School Library Journal

July 1, 2017

Gr 7 Up-In the walled city of Kos, the royal family makes the laws, but the Mages are the enforcers. Mages often call upon the "aki" to purify the royals by eating their sins. Taj is the best aki in Kos, and when he is called to eat the king's sin, he becomes involved in a covert operation to take over the city. Told from the perspective of Taj, this debut novel is set in a mythical world where sins take the form of shadow beasts and become tattoos on the skin of the sin-eaters. Onyebuchi's world-building is strong, and the details leap off the page; readers will witness the poverty, smell the delicious food, and feel the physical pain of being a sin-eater. However, the author spells out the motives of the antagonists and the reasons for characters' behaviors, rather than letting teens infer them from the text. The romance between Taj and the princess is charming but too quick. Although this work is full of desperate people in dire situations, the narrative lacks intensity and reads more like a prequel than a series opener. Still, this title has strong female characters and a beautiful and well-crafted setting and absolutely fills the void of diversity in YA fantasy fiction. VERDICT A good choice for most fantasy collections.-Dawn Abron, Zion-Benton Public Library, IL

Copyright 2017 School Library Journal, LLC Used with permission.



Kirkus

August 15, 2017
Taj, the black teenage narrator of Onyebuchi's debut, is an aki, or sin-eater--meaning that he literally consumes the exorcised transgressions of others, usually in the forms of inky-colored animal-shaped phantasms called inisisas that reappear as black tattoos on the akis' "red skin, brown skin." This really isn't his most remarkable trait, however, even as he ingests greater and greater sins of the Kaya, the brown-skinned royal family ruling the land of Kos.

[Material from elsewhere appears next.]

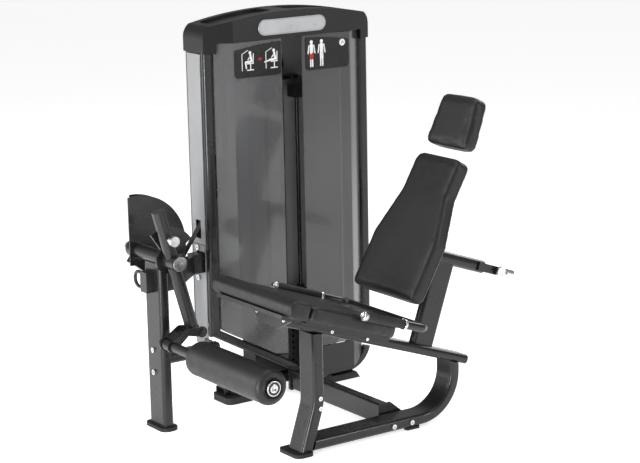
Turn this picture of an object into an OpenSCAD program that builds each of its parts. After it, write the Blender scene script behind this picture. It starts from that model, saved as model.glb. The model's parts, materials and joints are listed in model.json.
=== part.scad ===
/* [Weight tower] */
// Width of the tower along Y
tower_w = 806; // [700:1:950]
// Depth of the tower along X
tower_d = 146; // [140:1:180]
// Height of the tower to the top of its cap
tower_h = 1610; // [1550:1:1700]
// Number of weight plates
plate_count = 12; // [10:1:13]
// Plate that carries the selector pin, counted from the bottom
pin_plate = 9; // [5:1:10]
// Height from one plate to the next
plate_pitch = 25.4; // [25:0.1:26]
// Diameter of the guide rods
rod_d = 17.5; // [16:0.5:20]
// Distance between the guide rods
rod_gap = 153; // [140:1:170]

/* [Lever] */
// Height of the main pivot
pivot_z = 702; // [690:1:715]
// Lean of the lever arm at rest
arm_lean = 15.5; // [14:0.5:17]
// Radius of the belt on the cam
belt_r = 210; // [205:1:212]
// Slope of the belt between the cam and the tower
belt_slope = 54; // [53:0.5:55]
// Diameter of the shin roller
roller_d = 136; // [110:1:140]
// Length of the shin roller
roller_l = 510; // [400:5:515]

/* [Seat] */
// Tilt of the seat rail
seat_tilt = 19.4; // [18:0.1:20]
// Width of the seat pads
seat_w = 536; // [480:2:540]
// Thickness of the main seat pad
seat_t = 51; // [45:1:52]
// Lean of the backrest from upright
back_lean = 30.3; // [29:0.1:31]
// Width of the backrest pad
back_w = 382; // [340:2:390]
// Thickness of the backrest pad
back_t = 61; // [50:1:65]

/* [Tubes] */
// Wide side of the main frame tubes
tube_w = 104; // [100:1:106]
// Narrow side of the main frame tubes
tube_t = 45; // [40:1:46]
// Wall of the frame tubes
wall = 3; // [2:0.5:4]

/* [Hidden] */
$fn = 48;

// The machine is drawn from the tower's near lower corner, then moved to the base centre.
origin_x = 423.8;
origin_y = 242.5;
module place() translate([-origin_x, -origin_y, 0]) children();

frame_c = "#26272a";
panel_c = "#6b6d70";
steel_c = "#c9cbce";
soft_c = "#1b1b1d";

// Tower
y_lo = -70;
y_hi = y_lo + tower_w;
post_w = 48;
post_d = 38;
post_r = 16;
post_z = 1462;
arc_r = 130;
rail_t = 34;
rail_w = 24;
rail_z = 28;
mitre_z = 306;
post_mitre = 120.4;
shield_x = 41;
shield_t = 4;
bow_lo = 45;
bow_hi = 613;
gap_lo = 275;
gap_hi = 375;
cap_r = 1786;
cap_mid = 333;
cap_z = 1500;
cap_corner = 62;
corner_z = 1518;
seam_z = 178;

// Stack
stack_x = -73;
stack_y = 345;
plate_l = 384;
plate_d = 94;
plate_z0 = 87.3;
head_t = 12;
head_z = plate_z0 + plate_count * plate_pitch;
rod_z0 = 64;
rod_z1 = 1330;
stem_r = 12;
pin_z = plate_z0 + (pin_plate - 0.5) * plate_pitch;

// Belt: it runs over three pulleys on parallel axles
belt_w = 28;
belt_t = 4;
pul_r = 50;
pul_c = pul_r + belt_t / 2 + 0.4;
pivot_y = -367;
pul_top_z = 1380;
pul_right_y = stack_y - pul_c;
pul_low = [12, 955];
pul_left_y = pul_low[0] + 2 * pul_c;
cam_p = [pivot_y + belt_r * sin(belt_slope), pivot_z - belt_r * cos(belt_slope)];
low_p = [pul_low[0] + pul_c * sin(belt_slope), pul_low[1] - pul_c * cos(belt_slope)];
axle_r = 8;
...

What makes Taj extraordinary is the tensions he holds: his blase awareness of his exalted status as the best aki, even as the townspeople both shun yet exploit him and his chosen family of sin-eaters; his adolescent swagger coupled with the big-brotherly protectiveness he has for the crew of akis and, as the story proceeds, his increasing responsibility to train them; his natural skepticism of the theology that guides Kos even as he performs the very act that allows the theology--and Kos itself--to exist. He must navigate these in the midst of a political plot, a burgeoning star-crossed love, and forgiveness for the sins he does not commit. "Epic" is an overused term to describe how magnificent someone or something is. Author Onyebuchi's novel creates his in the good old-fashioned way: the slow, loving construction of the mundane and the miraculous, building a world that is both completely new and instantly recognizable. This tale moves beyond the boom-bang, boring theology of so many fantasies--and, in the process, creates, almost griotlike, a paean to an emerging black legend. (Fantasy. 14-adult)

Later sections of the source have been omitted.